> _Task prompt_:
Tally how many lines hold the string "Blender". Your reply should be that number alone.

### The input ###

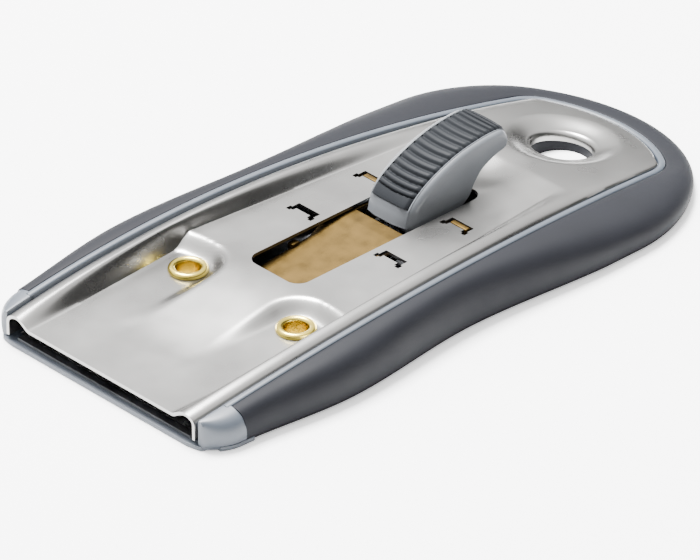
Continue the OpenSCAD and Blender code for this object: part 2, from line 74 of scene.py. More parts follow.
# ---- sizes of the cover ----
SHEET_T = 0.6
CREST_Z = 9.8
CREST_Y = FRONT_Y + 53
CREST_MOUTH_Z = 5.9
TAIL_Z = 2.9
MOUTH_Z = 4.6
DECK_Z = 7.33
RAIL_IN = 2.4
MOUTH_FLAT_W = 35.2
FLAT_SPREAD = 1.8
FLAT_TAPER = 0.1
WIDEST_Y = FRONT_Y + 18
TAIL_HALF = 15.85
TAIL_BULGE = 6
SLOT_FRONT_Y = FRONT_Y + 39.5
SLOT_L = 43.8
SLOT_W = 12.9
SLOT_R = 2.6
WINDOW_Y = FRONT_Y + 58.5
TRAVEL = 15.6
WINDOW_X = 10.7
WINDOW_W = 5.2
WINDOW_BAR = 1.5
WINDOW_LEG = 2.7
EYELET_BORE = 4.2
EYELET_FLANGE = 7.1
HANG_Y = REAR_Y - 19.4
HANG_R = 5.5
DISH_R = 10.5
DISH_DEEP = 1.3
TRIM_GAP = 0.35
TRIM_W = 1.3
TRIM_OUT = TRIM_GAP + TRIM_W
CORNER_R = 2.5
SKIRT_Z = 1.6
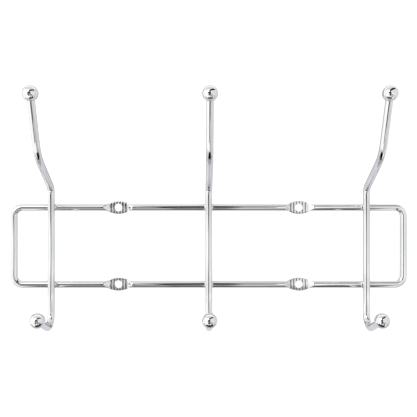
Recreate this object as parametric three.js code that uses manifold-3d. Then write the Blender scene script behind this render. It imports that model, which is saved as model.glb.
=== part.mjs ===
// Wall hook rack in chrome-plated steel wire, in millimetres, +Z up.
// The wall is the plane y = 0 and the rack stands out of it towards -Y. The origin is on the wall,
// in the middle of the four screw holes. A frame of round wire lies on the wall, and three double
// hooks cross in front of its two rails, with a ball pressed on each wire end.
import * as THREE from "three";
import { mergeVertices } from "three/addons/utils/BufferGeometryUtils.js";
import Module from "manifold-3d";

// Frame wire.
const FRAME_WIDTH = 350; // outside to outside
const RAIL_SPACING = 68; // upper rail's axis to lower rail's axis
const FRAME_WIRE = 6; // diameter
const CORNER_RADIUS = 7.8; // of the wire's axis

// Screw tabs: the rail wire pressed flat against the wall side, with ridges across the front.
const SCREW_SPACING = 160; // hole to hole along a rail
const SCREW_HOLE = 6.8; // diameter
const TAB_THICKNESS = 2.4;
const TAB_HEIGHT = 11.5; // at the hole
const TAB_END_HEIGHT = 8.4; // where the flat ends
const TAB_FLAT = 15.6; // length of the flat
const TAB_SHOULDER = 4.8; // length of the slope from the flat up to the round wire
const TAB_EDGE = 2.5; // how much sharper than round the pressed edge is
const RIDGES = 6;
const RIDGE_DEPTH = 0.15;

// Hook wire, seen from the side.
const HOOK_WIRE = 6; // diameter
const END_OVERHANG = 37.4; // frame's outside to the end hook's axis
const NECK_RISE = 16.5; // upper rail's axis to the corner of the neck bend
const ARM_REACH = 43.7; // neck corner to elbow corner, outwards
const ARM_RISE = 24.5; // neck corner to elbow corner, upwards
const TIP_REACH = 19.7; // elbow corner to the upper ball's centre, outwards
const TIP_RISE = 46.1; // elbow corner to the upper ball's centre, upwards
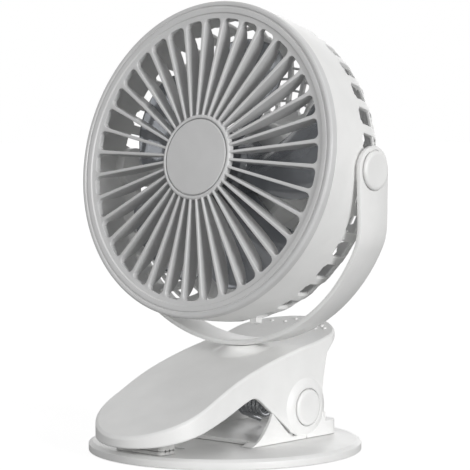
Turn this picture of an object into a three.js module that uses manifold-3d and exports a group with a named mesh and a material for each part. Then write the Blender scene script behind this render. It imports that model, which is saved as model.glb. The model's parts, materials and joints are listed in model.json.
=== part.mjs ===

###

> _Task solution_:
3